The takeaway is less about one company and more about operational discipline. The transcript argues that developers need to understand how their platform’s pricing scales, set hard budgets, and avoid assuming that “serverless” will automatically stay affordable. It also recommends practical escape hatches: maintain a self-hosted backup plan (the example suggests a few hundred dollars per month on AWS or Hetzner), containerize with Docker for portability, and use infrastructure tooling such as SST to reduce complexity. For those who want more control, it mentions Coolify as an open-source way to host a private Vercel-like setup.

Finally, the transcript turns personal: the narrator admits to being “addicted” to serverless and urges viewers to share alternatives in the comments. The core message is clear—serverless can be a dream for shipping fast, but without budgets and portability, it can also turn growth into a parabolic bill.

Cornell Notes

Cara.app’s rapid growth—over 500,000 users—led to a Vercel serverless functions bill that reached about $96K and kept increasing quickly. The situation is framed as a predictable outcome of metered compute on an “infinitely scaling” platform, where costs rise with traffic unless budgets and limits are configured. Vercel reportedly sent warnings and confirmed the developer didn’t set a budget cap that would have paused the project after spending thresholds were hit. The incident is used to argue that developers must understand pricing scaling, set hard limits, and plan portability (e.g., Dockerized self-hosting) to avoid a serverless cost shock.

Why did Cara.app’s success translate into a massive serverless bill?

Serverless functions are metered compute that scales automatically with demand. Cara.app grew quickly to more than 500,000 users, and the serverless functions bill increased “by the second.” Without a budget limit to pause execution, legitimate traffic can drive costs upward fast even when the app is functioning normally.
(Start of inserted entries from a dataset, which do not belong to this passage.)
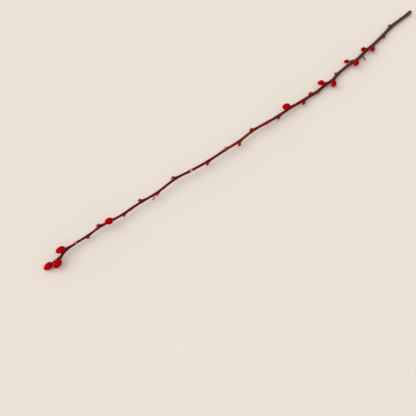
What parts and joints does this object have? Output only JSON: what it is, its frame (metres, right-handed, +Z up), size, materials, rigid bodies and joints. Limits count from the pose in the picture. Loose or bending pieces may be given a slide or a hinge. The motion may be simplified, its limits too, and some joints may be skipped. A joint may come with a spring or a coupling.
{
  "type": "willow twig",
  "caption": "Cut willow twig dyed red, lying down: a slim bowed stem with furry oval catkins in cap-like bud scales, pointed closed buds and pale bud scars.",
  "frame": {"origin": "bottom centre of the twig's box, on the surface that the twig lies on", "axes": "+X along the twig from its cut end to its tip, the way it grew; +Z up from the surface; the stem bows towards +Y"},
  "size_m": [0.6886, 0.0408, 0.0173],
  "materials": {
    "bark": "smooth thin bark dyed dark red, grey-brown towards the cut end, satin",
    "catkin_fur": "short dense silky fur dyed bright red, matte velvet",
    "bud_scale": "thin leathery scale, dark maroon, satin",
    "bud_scar": "bare young wood dyed coral, matte"
  },
  "bodies": {
    "root": {"bud_scar_01": "bud_scar", "bud_scar_02": "bud_scar", "bud_scar_03": "bud_scar", "bud_scar_04": "bud_scar", "catkin_01": "catkin_fur", "catkin_02": "catkin_fur", "catkin_03": "catkin_fur", "catkin_04": "catkin_fur", "catkin_05": "catkin_fur", "catkin_06": "catkin_fur", "catkin_07": "catkin_fur", "catkin_08": "catkin_fur", "catkin_09": "catkin_fur", "catkin_10": "catkin_fur", "catkin_11": "catkin_fur", "catkin_scale_01": "bud_scale", "catkin_scale_02": "bud_scale", "catkin_scale_03": "bud_scale", "catkin_scale_04": "bud_scale", "catkin_scale_05": "bud_scale", "catkin_scale_06": "bud_scale", "catkin_scale_07": "bud_scale", "catkin_scale_08": "bud_scale", "catkin_scale_09": "bud_scale", "catkin_scale_10": "bud_scale", "catkin_scale_11": "bud_scale", "closed_bud_01": "bud_scale", "closed_bud_02": "bud_scale", "closed_bud_03": "bud_scale", "closed_bud_04": "bud_scale", "closed_bud_05": "bud_scale", "closed_bud_06": "bud_scale", "closed_bud_07": "bud_scale", "closed_bud_08": "bud_scale", "closed_bud_09": "bud_scale", "closed_bud_10": "bud_scale", "closed_bud_11": "bud_scale", "closed_bud_12": "bud_scale", "closed_bud_13": "bud_scale", "closed_bud_14": "bud_scale", "opening_bud_01": "catkin_fur", "opening_bud_02": "catkin_fur", "opening_bud_03": "catkin_fur", "opening_bud_04": "catkin_fur", "opening_bud_05": "catkin_fur", "opening_bud_scale_01": "bud_scale", "opening_bud_scale_02": "bud_scale", "opening_bud_scale_03": "bud_scale", "opening_bud_scale_04": "bud_scale", "opening_bud_scale_05": "bud_scale", "peeled_bark_flake": "bud_scale", "stem": "bark"}
  },
  "joints": []
}
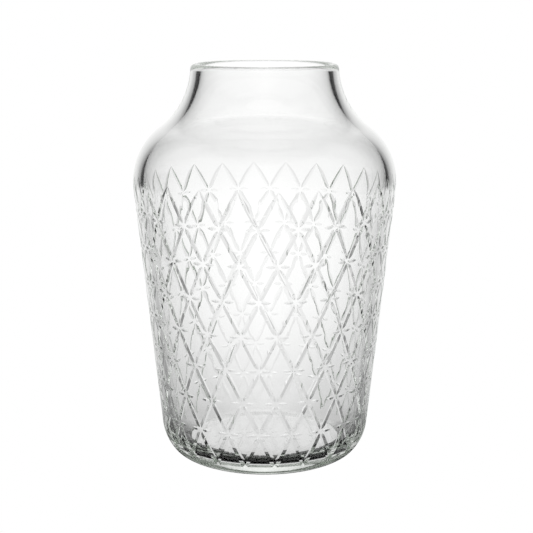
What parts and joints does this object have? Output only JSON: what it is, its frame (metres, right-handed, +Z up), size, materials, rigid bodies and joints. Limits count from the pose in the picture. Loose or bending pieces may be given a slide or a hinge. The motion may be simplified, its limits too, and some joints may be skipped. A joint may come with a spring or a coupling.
{
  "type": "vase",
  "caption": "Tall footless cut crystal flower vase with a diamond-cut tapering body, rounded shoulder and plain waisted neck.",
  "frame": {"origin": "centre of the foot's flat resting face, on the plane the vase stands on", "axes": "+Z up along the axis of the vase, from foot to rim; -Y is the front"},
  "size_m": [0.1662, 0.1662, 0.25],
  "materials": {
    "crystal": "polished clear"
  },
  "bodies": {
    "root": {"vase_body": "crystal"}
  },
  "joints": []
}
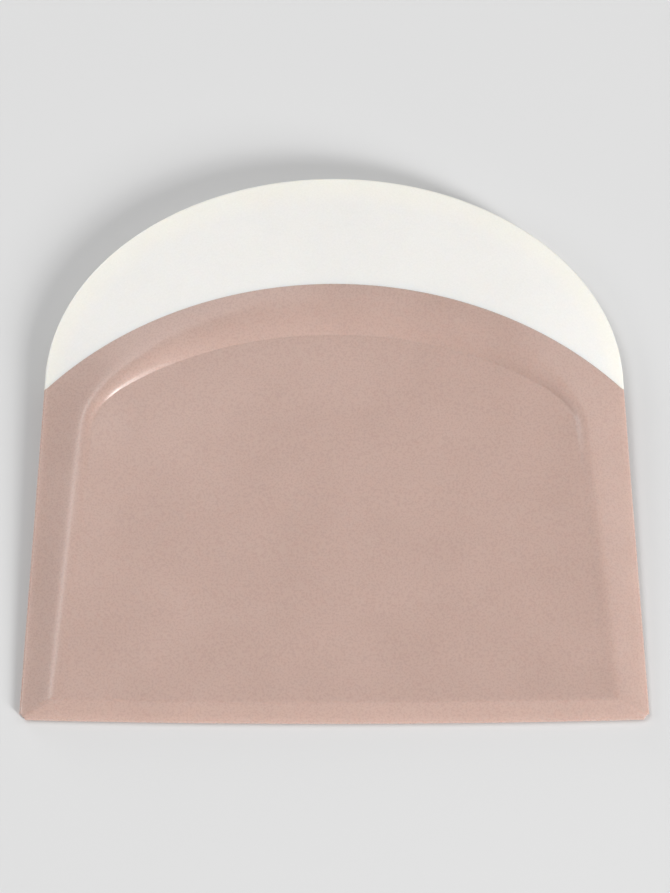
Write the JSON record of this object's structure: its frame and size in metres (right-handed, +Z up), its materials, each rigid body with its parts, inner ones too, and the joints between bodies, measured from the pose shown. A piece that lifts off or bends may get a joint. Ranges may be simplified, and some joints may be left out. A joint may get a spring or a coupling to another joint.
{
  "type": "dough scraper",
  "caption": "D-shaped silicone dough scraper in rose and white: straight bevelled edge, raised finger ridge, domed lip, and a stiff plate inside.",
  "frame": {"origin": "middle of the scraper's bounding box, on the level it lies on", "axes": "+X along the straight edge to the right as the face is read, +Y from the straight edge to the dome, +Z up out of the face"},
  "size_m": [0.1398, 0.1324, 0.0099],
  "materials": {
    "rose_silicone": "matte",
    "white_silicone": "satin",
    "natural_nylon": "matte"
  },
  "bodies": {
    "root": {"stiffener_core": "natural_nylon", "rose_blade": "rose_silicone", "white_lip": "white_silicone"}
  },
  "joints": []
}
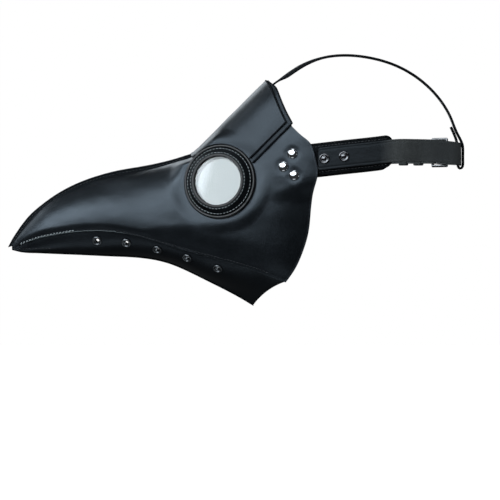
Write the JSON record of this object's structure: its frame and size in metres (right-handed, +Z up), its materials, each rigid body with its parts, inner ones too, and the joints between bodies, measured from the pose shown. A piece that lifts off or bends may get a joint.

What role does Vercel play in the cost equation?

Vercel is described as a developer-experience layer that proxies underlying infrastructure such as AWS and Cloudflare, optimized for Next.js. The transcript claims Vercel’s business model depends on charging customers more than the underlying providers, using a free hobby tier that can burn through cash until a smaller subset of users becomes profitable.

What specific mitigation did Vercel say was missing?

Vercel reportedly sent multiple emails warning the customer that the app was “blowing up,” and the customer failed to set a budget limit. A budget cap would have paused the project after spending reached a threshold, preventing the bill from continuing to grow.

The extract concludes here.